Video Game Tiongkok Serbu Eropa

Video Game Tiongkok Serbu Eropa

PERMAINAN KOMPUTER yang masih sangat ramai di sebuah warung internet di Beijing, akhir 2021, setelah Tiongkok mengumumkan pelarangan game baru.-GREG BAKER-AFP-

TIONGKOK adalah negara dengan produksi game yang begitu besar. Meskipun di dalam negeri sendiri permainan digital itu sedang dilarang agar tidak terlalu meracuni mental generasi muda. Maka, tak heran para produsen itu melirik pasar luar negeri.

Kabar dari Agence France-Presse, para produsen game Tiongkok berinvestasi besar-besaran di Eropa. Padahal, Eropa dan Tiongkok sejatinya kurang akur. Hubungan mereka tidak hangat. Terutama karena Benua Biru itu kerap mengusung isu soal lingkungan, kekayaan intelektual, keamanan dalam negeri, sampai hak asasi manusia.

Para produsen game itu memang tak bisa menolak godaan pasar negeri. Sebab, distribusi di Tiongkok sedang dibatasi. “Eropa punya gagasan tersendiri mengenai game. Memisahkan industri strategis dan non-strategis. Video game termasuk non-strategis,” kata Antonia Hmaidi, pakar dari the Mercator. 

Salah satu yang menyambut peluang besar itu adalah Tencent, salah satu produsen game terbesar di Tiongkok. Mereka bahkan ingin mengakuisisi perusahaan studio game di seluruh Eropa. Sampai perusahaan besar di Finlandia, Supercell, yang terkenal karena game ponsel Clash of Clans.

Saingan Tencent di dalam negeri, NetEase, juga melirik peluang yang sama. Mereka menyatakan ingin membeli saham perusahaan Prancis, Quantic Dream. Keputusan itu selang beberapa hari setelah Tencent menyatakan eksistensinya pada perusahaan game Ubisoft dan beberapa produsen lain di Prancis.

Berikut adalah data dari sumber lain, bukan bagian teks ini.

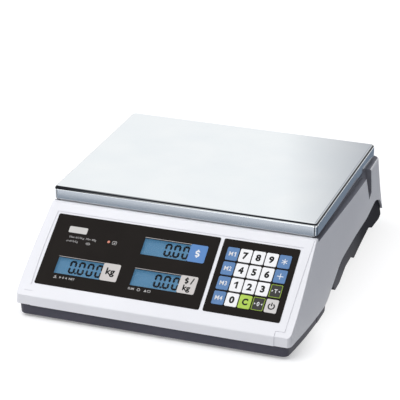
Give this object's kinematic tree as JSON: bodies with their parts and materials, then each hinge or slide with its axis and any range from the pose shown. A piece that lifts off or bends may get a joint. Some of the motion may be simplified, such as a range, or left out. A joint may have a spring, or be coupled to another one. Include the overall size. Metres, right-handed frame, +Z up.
{
  "type": "retail price scale",
  "caption": "low counter price scale with a sloped operator face, keypad and readouts, a lift-off steel platter on a load cell, a customer readout and levelling feet",
  "frame": {"origin": "on the surface that the feet stand on, at the middle of the overall width and depth", "axes": "+Z up, +Y from the operator towards the customer along the longest side, +X to the operator's right"},
  "size_m": [0.3276, 0.381, 0.115],
  "materials": {
    "white_shell": "fine moulded texture, very light grey-white ABS",
    "dark_base": "moulded texture, violet-grey ABS",
    "overlay_film": "satin printed polyester film",
    "black_plastic": "moulded black",
    "clear_window": "clear hard-coated window",
    "lcd_glass": "reflective liquid crystal glass, steel blue",
    "backlight_plastic": "milky light guide",
    "circuit_board": "green solder mask",
    "silicone_rubber": "milky silicone",
    "cell_aluminium": "machined",
    "cast_aluminium": "die cast, shot blasted",
    "steel_screws": "zinc plated",
    "battery_case": "moulded case of a sealed battery",
    "black_rubber": "soft moulded rubber",
    "stainless_sheet": "drawn stainless sheet, bright finish",
    "key_white": "printed satin cap",
    "key_blue": "printed satin cap",
    "key_black": "printed satin cap",
    "key_green": "printed satin cap",
    "key_grey": "printed satin cap"
  },
  "bodies": {
    "housing": {"upper_housing": "white_shell", "lower_housing": "dark_base", "display_overlay": "overlay_film", "keypad_overlay": "overlay_film", "keypad_frame": "black_plastic", "display_windows": "clear_window", "front_lcds": "lcd_glass", "lcd_backlights": "backlight_plastic", "front_display_board": "circuit_board", "keypad_board": "circuit_board", "key_domes": "silicone_rubber", "customer_overlay": "overlay_film", "customer_windows": "clear_window", "customer_lcds": "lcd_glass", "customer_backlights": "backlight_plastic", "customer_display_board": "circuit_board", "main_board": "circuit_board", "load_cell": "cell_aluminium", "load_cell_base": "cast_aluminium", "load_cell_screws": "steel_screws", "battery": "battery_case", "dc_inlet": "black_plastic", "level_vial": "clear_window", "housing_screws": "steel_screws", "board_screws": "steel_screws"},
    "platter_support": {"platter_carrier": "cast_aluminium", "carrier_pads": "black_rubber", "carrier_screws": "steel_screws"},
    "platter": {"platter": "stainless_sheet"},
    "battery_door": {"battery_door": "dark_base"},
    "key_m1": {"key_m1": "key_blue"},
    "key_7": {"key_7": "key_white"},
    "key_8": {"key_8": "key_white"},
    "key_9": {"key_9": "key_white"},
    "key_multiply": {"key_multiply": "key_blue"},
    "key_m2": {"key_m2": "key_blue"},
    "key_4": {"key_4": "key_white"},
    "key_5": {"key_5": "key_white"},
    "key_6": {"key_6": "key_white"},
    "key_plus": {"key_plus": "key_blue"},
    "key_m3": {"key_m3": "key_blue"},
    "key_1": {"key_1": "key_white"},
    "key_2": {"key_2": "key_white"},
    "key_3": {"key_3": "key_white"},
    "key_tare": {"key_tare": "key_black"},
    "key_m4": {"key_m4": "key_blue"},
    "key_0": {"key_0": "key_white"},
    "key_clear": {"key_clear": "key_green"},
    "key_zero": {"key_zero": "key_black"},
    "key_power": {"key_power": "key_grey"},
    "foot_pad_front_left": {"foot_pad_front_left": "black_rubber"},
    "foot_screw_front_left": {"foot_screw_front_left": "steel_screws"},
    "foot_pad_front_right": {"foot_pad_front_right": "black_rubber"},
    "foot_screw_front_right": {"foot_screw_front_right": "steel_screws"},
    "foot_pad_rear_left": {"foot_pad_rear_left": "black_rubber"},
    "foot_screw_rear_left": {"foot_screw_rear_left": "steel_screws"},
    "foot_pad_rear_right": {"foot_pad_rear_right": "black_rubber"},
    "foot_screw_rear_right": {"foot_screw_rear_right": "steel_screws"}
  },
  "joints": [
    {"name": "weighing_travel", "type": "slide", "parent": "housing", "child": "platter_support", "axis": [0, 0, -1], "range_m": [0, 0.0005], "stiffness_N_per_m": 300000, "deforming": ["load_cell"]},
    {"name": "platter_lift_off", "type": "slide", "parent": "platter_support", "child": "platter", "axis": [0, 0, 1], "range_m": [0, 0.06]},
    {"name": "battery_door_slide", "type": "slide", "parent": "housing", "child": "battery_door", "axis": [0, -1, 0], "range_m": [0, 0.012]},
    {"name": "key_m1_press", "type": "slide", "parent": "housing", "child": "key_m1", "axis": [0, 0.5707, -0.8211], "range_m": [0, 0.0005], "stiffness_N_per_m": 2500},
    {"name": "key_7_press", "type": "slide", "parent": "housing", "child": "key_7", "axis": [0, 0.5707, -0.8211], "range_m": [0, 0.0005], "stiffness_N_per_m": 2500},
    {"name": "key_8_press", "type": "slide", "parent": "housing", "child": "key_8", "axis": [0, 0.5707, -0.8211], "range_m": [0, 0.0005], "stiffness_N_per_m": 2500},
    {"name": "key_9_press", "type": "slide", "parent": "housing", "child": "key_9", "axis": [0, 0.5707, -0.8211], "range_m": [0, 0.0005], "stiffness_N_per_m": 2500},
    {"name": "key_multiply_press", "type": "slide", "parent": "housing", "child": "key_multiply", "axis": [0, 0.5707, -0.8211], "range_m": [0, 0.0005], "stiffness_N_per_m": 2500},
    {"name": "key_m2_press", "type": "slide", "parent": "housing", "child": "key_m2", "axis": [0, 0.5707, -0.8211], "range_m": [0, 0.0005], "stiffness_N_per_m": 2500},
    {"name": "key_4_press", "type": "slide", "parent": "housing", "child": "key_4", "axis": [0, 0.5707, -0.8211], "range_m": [0, 0.0005], "stiffness_N_per_m": 2500},
    {"name": "key_5_press", "type": "slide", "parent": "housing", "child": "key_5", "axis": [0, 0.5707, -0.8211], "range_m": [0, 0.0005], "stiffness_N_per_m": 2500},
    {"name": "key_6_press", "type": "slide", "parent": "housing", "child": "key_6", "axis": [0, 0.5707, -0.8211], "range_m": [0, 0.0005], "stiffness_N_per_m": 2500},
    {"name": "key_plus_press", "type": "slide", "parent": "housing", "child": "key_plus", "axis": [0, 0.5707, -0.8211], "range_m": [0, 0.0005], "stiffness_N_per_m": 2500},
    {"name": "key_m3_press", "type": "slide", "parent": "housing", "child": "key_m3", "axis": [0, 0.5707, -0.8211], "range_m": [0, 0.0005], "stiffness_N_per_m": 2500},
    {"name": "key_1_press", "type": "slide", "parent": "housing", "child": "key_1", "axis": [0, 0.5707, -0.8211], "range_m": [0, 0.0005], "stiffness_N_per_m": 2500},
    {"name": "key_2_press", "type": "slide", "parent": "housing", "child": "key_2", "axis": [0, 0.5707, -0.8211], "range_m": [0, 0.0005], "stiffness_N_per_m": 2500},
    {"name": "key_3_press", "type": "slide", "parent": "housing", "child": "key_3", "axis": [0, 0.5707, -0.8211], "range_m": [0, 0.0005], "stiffness_N_per_m": 2500},
    {"name": "key_tare_press", "type": "slide", "parent": "housing", "child": "key_tare", "axis": [0, 0.5707, -0.8211], "range_m": [0, 0.0005], "stiffness_N_per_m": 2500},
    {"name": "key_m4_press", "type": "slide", "parent": "housing", "child": "key_m4", "axis": [0, 0.5707, -0.8211], "range_m": [0, 0.0005], "stiffness_N_per_m": 2500},
    {"name": "key_0_press", "type": "slide", "parent": "housing", "child": "key_0", "axis": [0, 0.5707, -0.8211], "range_m": [0, 0.0005], "stiffness_N_per_m": 2500},
    {"name": "key_clear_press", "type": "slide", "parent": "housing", "child": "key_clear", "axis": [0, 0.5707, -0.8211], "range_m": [0, 0.0005], "stiffness_N_per_m": 2500},
    {"name": "key_zero_press", "type": "slide", "parent": "housing", "child": "key_zero", "axis": [0, 0.5707, -0.8211], "range_m": [0, 0.0005], "stiffness_N_per_m": 2500},
    {"name": "key_power_press", "type": "slide", "parent": "housing", "child": "key_power", "axis": [0, 0.5707, -0.8211], "range_m": [0, 0.0005], "stiffness_N_per_m": 2500},
    {"name": "foot_extend_front_left", "type": "slide", "parent": "housing", "child": "foot_pad_front_left", "axis": [0, 0, -1], "range_m": [0, 0.006]},
    {"name": "foot_turn_front_left", "type": "hinge", "parent": "foot_pad_front_left", "child": "foot_screw_front_left", "pos_m": [-0.122, -0.163, 0.0035], "axis": [0, 0, -1], "range_deg": [0, 1728.01]},
    {"name": "foot_extend_front_right", "type": "slide", "parent": "housing", "child": "foot_pad_front_right", "axis": [0, 0, -1], "range_m": [0, 0.006]},
    {"name": "foot_turn_front_right", "type": "hinge", "parent": "foot_pad_front_right", "child": "foot_screw_front_right", "pos_m": [0.122, -0.163, 0.0035], "axis": [0, 0, -1], "range_deg": [0, 1728.01]},
    {"name": "foot_extend_rear_left", "type": "slide", "parent": "housing", "child": "foot_pad_rear_left", "axis": [0, 0, -1], "range_m": [0, 0.006]},
    {"name": "foot_turn_rear_left", "type": "hinge", "parent": "foot_pad_rear_left", "child": "foot_screw_rear_left", "pos_m": [-0.122, 0.163, 0.0035], "axis": [0, 0, -1], "range_deg": [0, 1728.01]},
    {"name": "foot_extend_rear_right", "type": "slide", "parent": "housing", "child": "foot_pad_rear_right", "axis": [0, 0, -1], "range_m": [0, 0.006]},
    {"name": "foot_turn_rear_right", "type": "hinge", "parent": "foot_pad_rear_right", "child": "foot_screw_rear_right", "pos_m": [0.122, 0.163, 0.0035], "axis": [0, 0, -1], "range_deg": [0, 1728.01]}
  ],
  "couplings": [
    {"joint": "foot_turn_front_left", "follows": "foot_extend_front_left", "rad_per_m": 5026.5},
    {"joint": "foot_turn_front_right", "follows": "foot_extend_front_right", "rad_per_m": 5026.5},
    {"joint": "foot_turn_rear_left", "follows": "foot_extend_rear_left", "rad_per_m": 5026.5},
    {"joint": "foot_turn_rear_right", "follows": "foot_extend_rear_right", "rad_per_m": 5026.5}
  ]
}
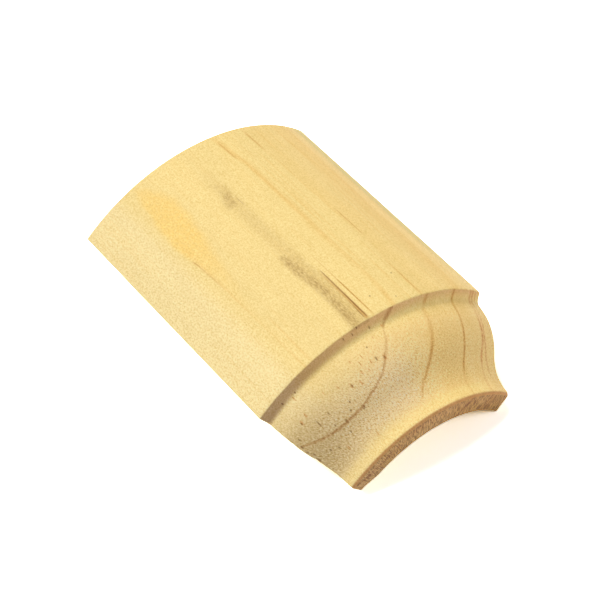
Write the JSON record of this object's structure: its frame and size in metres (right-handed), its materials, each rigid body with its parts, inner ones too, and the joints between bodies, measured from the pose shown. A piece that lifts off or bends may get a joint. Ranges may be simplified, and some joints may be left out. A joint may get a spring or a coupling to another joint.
{
  "type": "base corner block",
  "caption": "Solid wood moulding block with an ogee top that carries a baseboard round a rounded outside wall corner.",
  "frame": {"origin": "on the floor plane that the block's two back edges rest on, under the middle of its length and of its width", "axes": "+Z out of the wall corner through the crown of the face, +Y along the moulding towards its floor end, so that the moulded top edge points along -Y, and X across the block"},
  "size_m": [0.045, 0.0636, 0.0183],
  "materials": {
    "pine": "raw sanded pine"
  },
  "bodies": {
    "root": {"corner_block": "pine"}
  },
  "joints": []
}
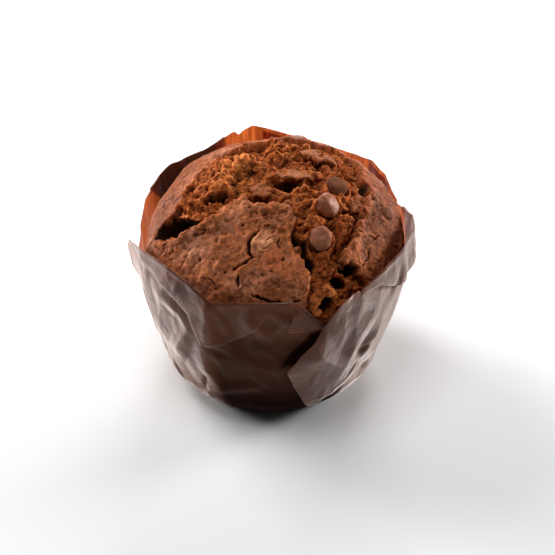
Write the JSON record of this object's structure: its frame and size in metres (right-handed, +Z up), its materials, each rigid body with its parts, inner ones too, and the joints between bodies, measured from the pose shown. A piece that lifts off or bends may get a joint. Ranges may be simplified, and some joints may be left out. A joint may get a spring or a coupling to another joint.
{
  "type": "muffin",
  "caption": "Domed chocolate muffin with a torn, craggy top and chocolate drops, in a folded brown paper case with a jagged rim.",
  "frame": {"origin": "centre of the paper case's flat base, on the plane that it rests on", "axes": "+Z up through the crown of the muffin, -Y towards the side with the crater and the low dip in the rim"},
  "size_m": [0.0906, 0.0881, 0.0766],
  "materials": {
    "crust": "baked chocolate crumb and crust, matte and rough",
    "paper": "dark brown greaseproof baking paper, thin, creased, with a soft sheen",
    "chocolate": "baked chocolate drop with a dull bloom"
  },
  "bodies": {
    "root": {"cake": "crust", "paper_case": "paper", "drop_middle": "chocolate", "drop_upper": "chocolate", "drop_lower": "chocolate", "drop_right": "chocolate", "drop_left": "chocolate", "drop_back": "chocolate", "drop_far": "chocolate"}
  },
  "joints": []
}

Para produsen Eropa pun menyambut baik langkah ekspansi itu. Sebab, uang yang ditawarkan developer Tiongkok juga tak sedikit. Dan tak dimungkiri bahwa uang besar itu bisa membuat perusahaan game tersebut jauh lebih besar.

Negara-negara Eropa pun tak ambil pusing. Misalnya, saat Tencent membeli perusahaan Inggrus, Sumo, seharga USD 1,3 miliar atau sekitar Rp 15 triliun. Yang menyetujui pembelian itu bukan regulator Inggris, melainkan Amerika Serikat.

Perusahaan game di Tiongkok memang harus ekspansi ke negara lain untuk menutup kerugian di dalam negeri. Misalnya, Tencent yang sempat mencatatkan kerugian pada Agustus.

Akar permasalahannya adalah pemerintah Tiongkok membatasi aktivitas video game yang dianggap membahayakan. Ancamannya tidak hanya pada kekuasaan negara, tetapi kesejahteraan dan kesehatan masyarakat.

Bahkan, tahun lalu pemerintah Tiongkok sempat melarang peluncuran game baru selama sembilan bulan. Kini sudah agak bebas. Namun, seleksinya masih sangat ketat. Hanya beberapa developer yang boleh merilis game anyar.

“Sebenarnya, perusahaan game bisa menjangkau lebih jauh lagi mengingat pembatasan yang ada di pasar domestik,’’ kata Louise Shorthouse dari Ampere Analysis.

Tahun lalu, Tencent sudah berancang-ancang menanamkan uangnya di pasar asing. Tidak hanya perusahaan besar yang mereka kejar. Bahkan, perusahaan kecil juga mereka incar.

“Sebenarnya Tencent memiliki beban tersendiri sebagai perusahaan. Uang adalah beban mereka,” kata Kevin Shimota, mantan manajer pemasaran di perusahaan dan penulis The First Superapp.

“Pasar game di Tiongkok sedang susah sekarang. Tencent punya strategi sendiri untuk menjaring pasar global. Perkiraan saya, Tencent akan lebih beringas melakukannya,” katanya.